3. Results and Discussion
3.1. Effects of PP Content and Temperature on Chemical Structure and Thermal Properties
To investigate the effect of PP on the lignofoaming process, 0–30 wt% PP was blended with kraft lignin. The FTIR spectra of the pressed composite preforms (PPLs) are shown in Figure 1a. Bands assigned to lignin (e.g., 3700 to 3000 cm^−1^ corresponding to –OH groups) are apparent. However, FTIR bands for PP (Table S2) were not found. This was likely due to the fact that relatively small amounts of PP were added, and the PP was present as relatively large (0.1–1 mm diameter), discrete particles distributed in the lignin. Consequently, the odds of a particle appearing within the interaction volume of the beam were inconsistent at best. This was not an issue for the lignin particles, which were much smaller (0.1–100 µm) and existed as the majority phase.

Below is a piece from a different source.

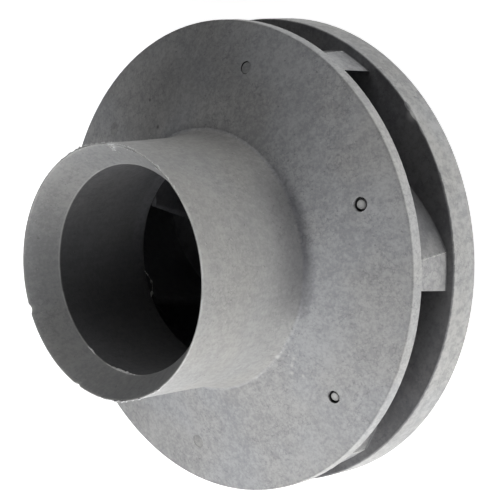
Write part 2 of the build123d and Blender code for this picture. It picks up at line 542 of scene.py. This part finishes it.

Nevertheless, FTIR spectroscopy showed the influence of PP on the lignin fraction even though PP itself was not detected. This might be due to PP negatively affecting the compression of the preform and, consequently, limiting hydrogen bonding between lignin particles. Bands due to –OH group vibrations are identified in Figure 1a. Their intensities relative to the aromatic skeleton band (1511.5 cm^−1^) were calculated, normalized, and plotted in Figure 1b. Increasing PP contents from 0 to 30% resulted in decreasing –OH band intensities. Interestingly, the intensities of the –OH bands that are affected by adsorbed water (3602.5, 3555.2, and 1652.3 cm^−1^) attenuated faster than those of other hydroxyl groups (3496.0, 3372.8, 3280.2, and 3149.5 cm^−1^).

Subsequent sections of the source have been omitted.